Braceletes Tudor by Julien Faure: adereço perfeito

A forte identidade contemporânea da Tudor não está apenas associada a relógios de inspiração vintage: uma das suas incontornáveis imagens de marca são as braceletes feitas de modo artesanal numa tecelagem secular — a Julien Faure — e que trouxeram definitivamente o estilo NATO para o mainstream relojoeiro. Fomos visitar a histórica fiação sediada na localidade de Saint-Étienne, em França.

A Tudor esteve, desde sempre, umbilicalmente ligada à Rolex e nunca demonstrou qualquer complexo de emancipação, até porque as diretrizes do fundador de ambas as marcas, Hans Wilsdorf, foram no sentido de manter inerente esse parentesco: a mesma excelência, mas em segmentos de preço diferentes. A qualidade de construção é aproximada — e desde 1946 que a Tudor beneficia da superlativa capacidade industrial da casa-mãe em quase todos os componentes (desde os vidros de safira às braceletes em aço, passando pelos mostradores) e nalgumas soluções tecnológicas (sistema hermético Oyster de estanqueidade), embora utilizando mecanismos distintos (desde movimentos ETA topo de gama aos novos calibres
próprios).

Tecelagem Julien Faure, Relógio Bracelete Nato Tudor
As braceletes do tipo NATO forneceram o toque visual suplementar à atual identidade da Tudor. À esquerda: Black Bay Fifty Eight; Black Bay Burgundy. À direita: Black Bay Chrono; Black Bay S&G © Paulo Pires/Espiral do Tempo

Apesar de essa afinidade ser institucional, chamar à Tudor ‘a outra marca da Rolex’ é redutor e mesmo injusto — sobretudo porque tem traçado o seu próprio caminho após uma grande renovação efetuada em 2010, transformando-se num case study e sendo mesmo uma das forças motrizes da tendência neo-vintage que vem caraterizando a última década relojoeira. Para que granjeasse respeitabilidade entre os aficionados mais exigentes, uma decisão algo arriscada por parte do departamento criativo da marca afigurou-se crucial: a de fazer acompanhar a sua nova linha Heritage de braceletes de tecido com inspiração rétro, mas de qualidade muito superior ao que até então existia no mercado.

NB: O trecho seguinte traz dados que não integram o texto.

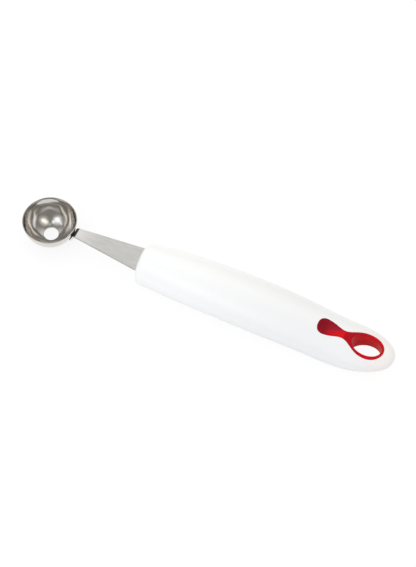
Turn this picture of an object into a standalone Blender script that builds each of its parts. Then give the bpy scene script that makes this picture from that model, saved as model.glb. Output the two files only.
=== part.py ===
"""Melon baller: a pressed steel bowl on a flat steel neck, a moulded white handle and its red hanging loop.

The object lies on its back as it would on a table, bowl open upwards. X runs from the bowl to the handle's
end, Z is up and the table is Z = 0. Distances along the object are counted from the bowl's axis, and one
empty then moves everything so that the origin is at the middle of the underside.
"""

import math

import bmesh
import bpy
import numpy as np

MM = 0.001

# Room left between pieces that touch.
CLEARANCE = 0.3 * MM

# Bowl: a pressed half ball with a drain hole in its bottom.
BOWL_RADIUS = 15.0 * MM
BOWL_WALL = 0.8 * MM
DRAIN_RADIUS = 4.1 * MM
BOWL_EDGE_BEVEL = 0.55 * MM
BOWL_SEGMENTS = 64
BOWL_ARC_STEPS = 11

# Neck: one stamped strip, welded under the bowl's rim, bent over and widened towards the handle.
STRIP_THICKNESS = 1.2 * MM
STRIP_BEVEL = 0.2 * MM
STRIP_END_SHARE = 0.35
TAB_WIDTH = 5.66 * MM
TAB_WRAP = 4.2 * MM
TAB_END_ROUND = 1.6 * MM
TAB_STEPS = 5
BEND_STANDOFF = 1.35 * MM
BEND_DROP = 2.81 * MM
BEND_RADIUS = 0.4 * MM
BEND_STEPS = 7
NECK_REACH = 38.2 * MM
NECK_FALL = math.radians(2.8)
NECK_STEPS = 8
MOUTH_WIDTH = 13.68 * MM

# Tang: the same strip inside the handle, with a hole that the plastic fills.
SHOULDER_DEPTH = 3.0 * MM
SHOULDER_RUN = 2.4 * MM
SHOULDER_STEPS = 4
TANG_WIDTH = 9.6 * MM
TANG_LENGTH = 56.0 * MM
TANG_END_ROUND = 3.2 * MM
TANG_STEPS = 5
TANG_HOLE_RADIUS = 2.4 * MM
TANG_HOLE_FROM_END = 9.0 * MM
TANG_HOLE_SEGMENTS = 24

# Handle: a loft of sections that are rounder on top than below. The stations are shares of its length, and
# the curves are shares of its width, its crown's height and the height of the arch in its underside.
# Where the belly's curve dips below the table the underside is cut flat, and the handle rests there.
HANDLE_LENGTH = 148.2 * MM
HANDLE_WIDTH = 31.0 * MM
HANDLE_CROWN = 21.6 * MM
HANDLE_ARCH = 2.7 * MM
HANDLE_STATIONS = (0.0, 0.17, 0.34, 0.51, 0.68, 0.80, 0.88, 1.0)
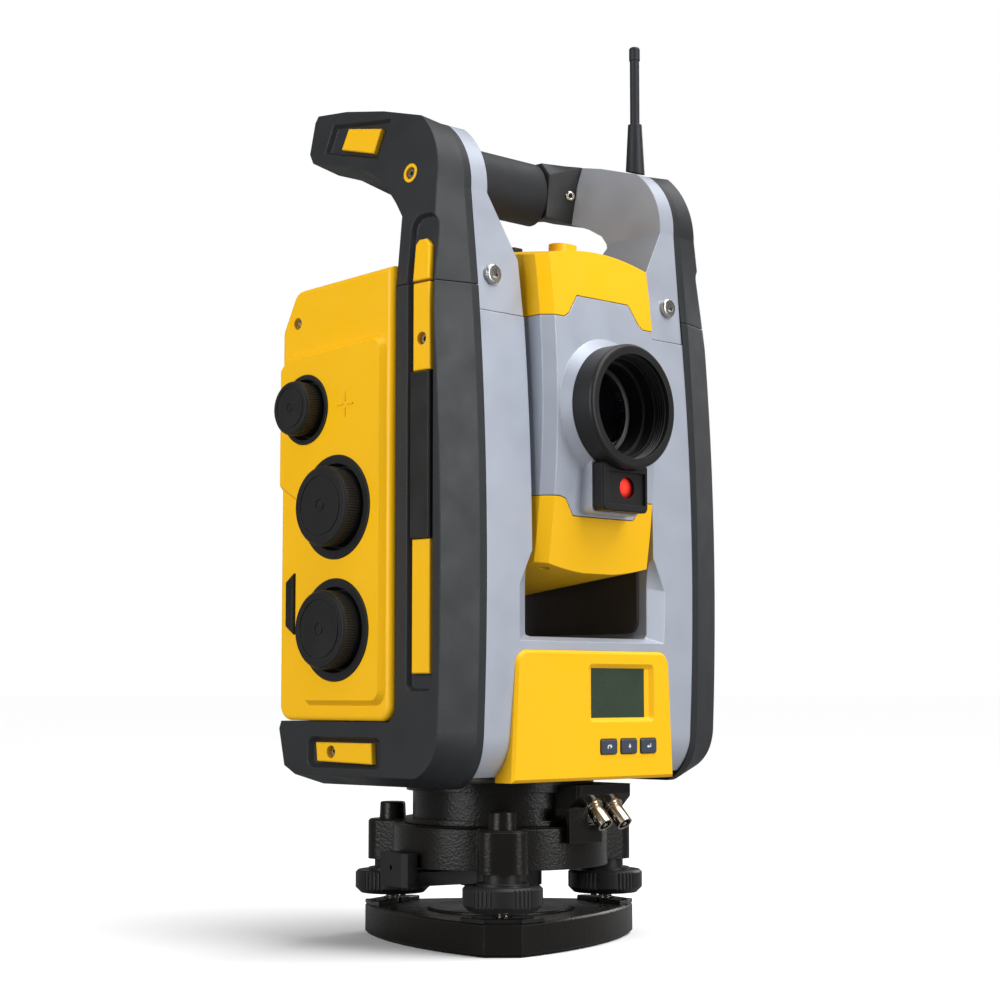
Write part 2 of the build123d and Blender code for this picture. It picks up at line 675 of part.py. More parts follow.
def battery_side_cover():
    """Yellow cover on the +X side, with the battery opening and its hinge holes."""
    with BuildPart() as cover:
        add(side_cover_block())
        with BuildSketch(Plane.YZ.offset(PANEL_FACE - 6)):
            with Locations((sum(DOOR_Y) / 2, sum(DOOR_Z) / 2)):
                Rectangle(DOOR_Y[1] - DOOR_Y[0], DOOR_Z[1] - DOOR_Z[0])
        extrude(amount=12, mode=Mode.SUBTRACT)
        for y, sign in ((DOOR_Y[0], -1), (DOOR_Y[1], 1)):
            with BuildSketch(Plane(origin=(HINGE_X, y, HINGE_Z), z_dir=(0, sign, 0))):
                Circle(1.2 + FIT)
            extrude(amount=2.4, mode=Mode.SUBTRACT)
    keep(cover, "battery_side_cover")


def knob_bezels():
    """Black dished rings round the three knobs, with a bore for each shaft."""
    with BuildPart() as bezels:
        for y, z, knob, bezel in SIDE_KNOBS.values():
            with BuildSketch(Plane.YZ.offset(-91.0)):
                with Locations((y, z)):
                    Circle(bezel)
            extrude(amount=-(PLATEAU_FACE + 0.6 - 91.0))
        chamfer(bezels.edges().group_by(Axis.X)[0], 0.5)
        for y, z, knob, bezel in SIDE_KNOBS.values():
            with BuildSketch(Plane.YZ.offset(-95.0)):
                with Locations((y, z)):
                    Circle(knob + 0.9)
            extrude(amount=-10.0, taper=-12, mode=Mode.SUBTRACT)
            with BuildSketch(Plane.YZ.offset(-90.0)):
                with Locations((y, z)):
                    Circle(SHAFT_RADIUS + FIT)
            extrude(amount=-10.0, mode=Mode.SUBTRACT)
    keep(bezels, "knob_bezels")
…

Tecelagem Julien Faure, Relógio Bracelete Nato Tudor
O Heritage Chronograph foi um o primeiro modelo a estar equipado com uma bracelete feita na Julien Faure © Tudor

Foi o perfeito exemplo de como o acessório se tornou essencial. A Tudor já vinha apresentando interessantes modelos e mesmo versões desportivas dotadas de uma estética mais arrojada, mas as novas braceletes do tipo NATO forneceram o toque visual suplementar que prendeu as atenções da crítica e ajudou a catapultar a marca para fora da órbita estilística da Rolex. O êxito do Heritage Chronograph deu lugar ao sucesso ainda maior do Heritage Black Bay, rapidamente transformado na oligarquia que atualmente domina o catálogo. E a família Black Bay nasceu precisamente com as tais braceletes de tecido a acompanharem, no estojo de cada exemplar e consoante a escolha do consumidor, a bracelete de aço ou a correia de pele.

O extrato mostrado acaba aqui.